Create a Document Intelligence resource
Azure Document Intelligence is included in Azure AI Services. You’ll create a Document Intelligence resource directly from the Document Intelligence Studio.
- In a web browser, navigate to the Document Intelligence Studio at
https://contentunderstanding.ai.azure.com/documentintelligence/studioand sign in with your Azure credentials. - In the Studio, select the Settings icon (⚙) in the upper-right corner, and then select the Resource tab.
- Select Create a new resource and configure it with the following settings:
- Subscription: Your Azure subscription
- Resource group: Create or select a resource group
- Name: A valid name for your Document Intelligence resource
- Region: Any available region
- Pricing tier: Free F0 (if you don’t have a Free tier available, select Standard S0)
- Select Create and wait for the resource to be deployed. The Studio automatically connects to the new resource.
Use the Read model in the portal
Now let’s use the Read model in the Studio to analyze a multilingual document:
- On the Document Intelligence Studio home page, under Document analysis, select the Read tile.
- In the list of documents on the left, select read-german.pdf.
- At the top toolbar, select Analyze options, then enable the Language check-box (under Optional detection) in the Analyze options pane and select Save.

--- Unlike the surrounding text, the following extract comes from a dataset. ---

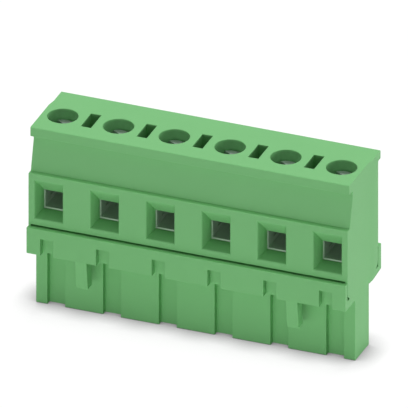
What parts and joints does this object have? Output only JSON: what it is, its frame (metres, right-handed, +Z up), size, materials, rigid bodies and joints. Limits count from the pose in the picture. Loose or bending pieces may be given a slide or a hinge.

- At the top-left, select Run Analysis.
- When the analysis is complete, the text extracted from the image is shown on the right in the Content tab. Review this text and compare it to the text in the original image for accuracy.
- Select the Result tab. This tab displays the extracted JSON code.
- Scroll to the bottom of the JSON code in the Result tab. Notice that the read model has detected the language of each span indicated by
locale. Most spans are in German (language codede) but you can find other language codes in the spans (e.g., English — language codeen— in one of the first spans).
Analyze an invoice with a prebuilt model using the Python SDK
Now let’s use the Document Intelligence Python SDK to analyze an invoice programmatically.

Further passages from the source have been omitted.